Ayatollah Ali Khamenei, pemimpin tertinggi Iran, menjadi sorotan setelah mencuat laporan bahwa Israel berencana untuk mengeliminasi dirinya, yang ditolak oleh mantan Presiden AS Donald Trump. Selain berupaya menghambat program nuklir Iran, Perdana Menteri Israel Benjamin Netanyahu secara terbuka menyerukan penggulingan rezim di Iran, bahkan meminta rakyat Iran untuk memberontak. Lantas, siapakah sosok Khamenei dan seberapa besar pengaruhnya di Iran?
Khamenei adalah pemimpin tertinggi kedua Iran sejak Revolusi Islam 1979. Bagi generasi muda Iran, ia adalah satu-satunya pemimpin yang mereka kenal, karena telah menduduki posisi puncak kekuasaan sejak 1989.
Ia memegang kendali tertinggi di tengah jaringan kekuasaan yang kompleks dan saling bersaing. Khamenei memiliki hak veto atas setiap kebijakan publik dan berhak memilih kandidat untuk jabatan publik. Sebagai kepala negara dan panglima tertinggi militer, termasuk Korps Garda Revolusi Iran (IRGC), kekuasaannya tak tertandingi.
Lahir di Mashhad pada tahun 1939, Khamenei berasal dari keluarga religius. Sejak usia dini, pendidikannya berfokus pada studi Al-Quran, dan ia memenuhi syarat sebagai ulama pada usia 11 tahun. Namun, seperti banyak tokoh agama pada masanya, Khamenei lebih aktif dalam kegiatan politik.
Sebagai orator ulung, ia bergabung dengan kelompok yang mengkritik Shah Iran, raja yang kemudian digulingkan oleh revolusi Islam. Selama bertahun-tahun, ia hidup dalam pelarian dan mendekam di penjara, ditangkap sebanyak enam kali oleh polisi rahasia Shah, disiksa, dan diasingkan.

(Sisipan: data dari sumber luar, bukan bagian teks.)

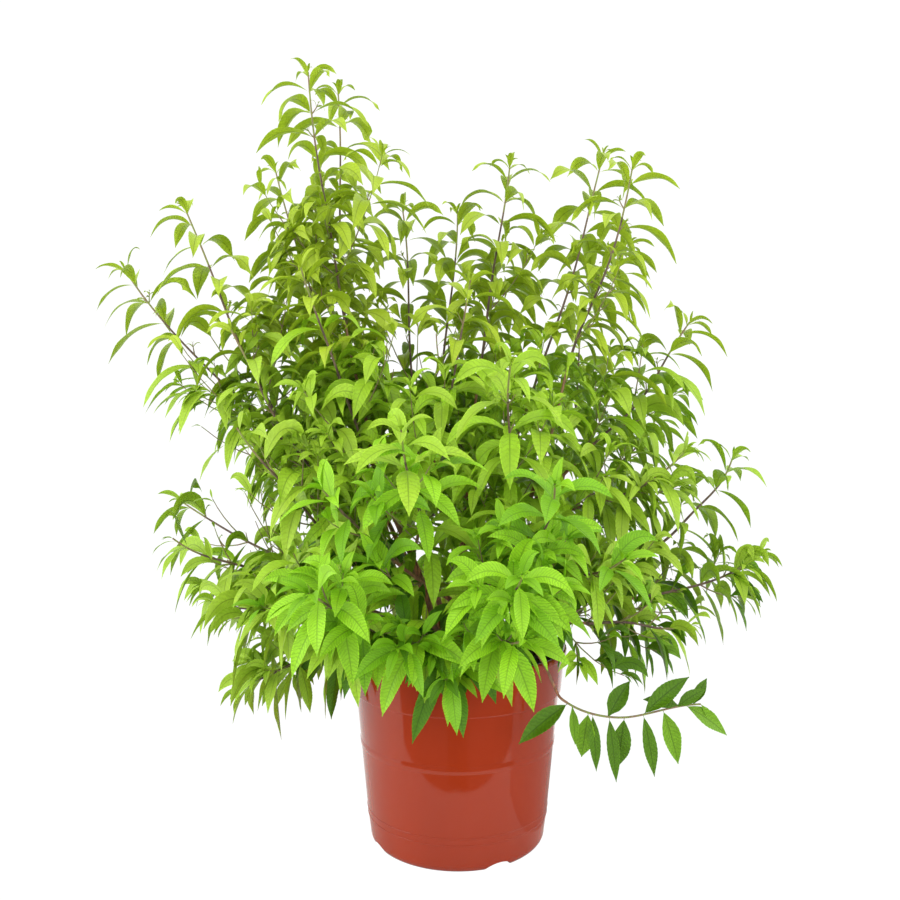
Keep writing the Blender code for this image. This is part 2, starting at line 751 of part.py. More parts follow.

Setahun setelah Revolusi Islam 1979, Ayatollah Ruhollah Khomeini mengangkatnya sebagai pemimpin salat Jumat di Teheran. Khamenei kemudian terpilih sebagai presiden pada 1981 dan menggantikan Khomeini sebagai pemimpin tertinggi setelah kematiannya pada 1989.
Pengaruh Putra Khamenei: Mojtaba
Khamenei dikenal hidup sederhana di sebuah kompleks di pusat Teheran bersama istrinya. Ia gemar berkebun dan membaca puisi, serta pernah merokok di masa mudanya. Lengan kanannya mengalami kelumpuhan akibat percobaan pembunuhan pada tahun 1980-an.
Dari enam anak Khamenei, Mojtaba adalah yang paling dikenal karena pengaruhnya. Ia bersekolah di SMA Alavi, sekolah yang umumnya diisi oleh anak-anak pejabat senior Republik Islam. Mojtaba menikahi putri Gholam-Ali Haddad-Adel, seorang tokoh konservatif terkemuka.
Meskipun jarang diakui secara terbuka, pengaruh Mojtaba dalam bidang politik semakin jelas pada pertengahan tahun 2000-an. Ia menjadi sorotan setelah pemilihan presiden yang kontroversial pada tahun 2004, ketika Mehdi Karroubi menuduhnya melakukan campur tangan demi menguntungkan Mahmoud Ahmadinejad.
Sejak tahun 2010-an, Mojtaba dianggap sebagai salah satu individu paling berkuasa di Iran. Meskipun bukan seorang raja, Mojtaba memiliki kekuasaan signifikan dalam lingkaran ayahnya, termasuk kantor Pemimpin Tertinggi yang menaungi badan-badan konstitusional.
Putra-Putra Khamenei Lainnya
Mustafa Khamenei adalah putra tertua Khamenei. Ia dan Mojtaba bertugas di garis depan selama perang Iran-Irak pada tahun 1980-an.
Masoud Khamenei, putra ketiga, menjauh dari lingkaran politik. Ia pernah mengepalai kantor yang mengelola pekerjaan ayahnya dan bertanggung jawab menyusun biografi dan memoar Khamenei.
Putra bungsu Khamenei, Meysam, bekerja bersama Masoud di Kantor Pelestarian dan Penerbitan karya-karya ayahnya.
Putri-Putri Khamenei
Tidak banyak informasi yang diketahui publik tentang putri-putri Khamenei, Bushra dan Hoda, yang keduanya lahir setelah revolusi 1979. Bushra menikah dengan putra kepala staf di kantor Khamenei, sementara Hoda menikah dengan seorang yang menempuh studi pemasaran.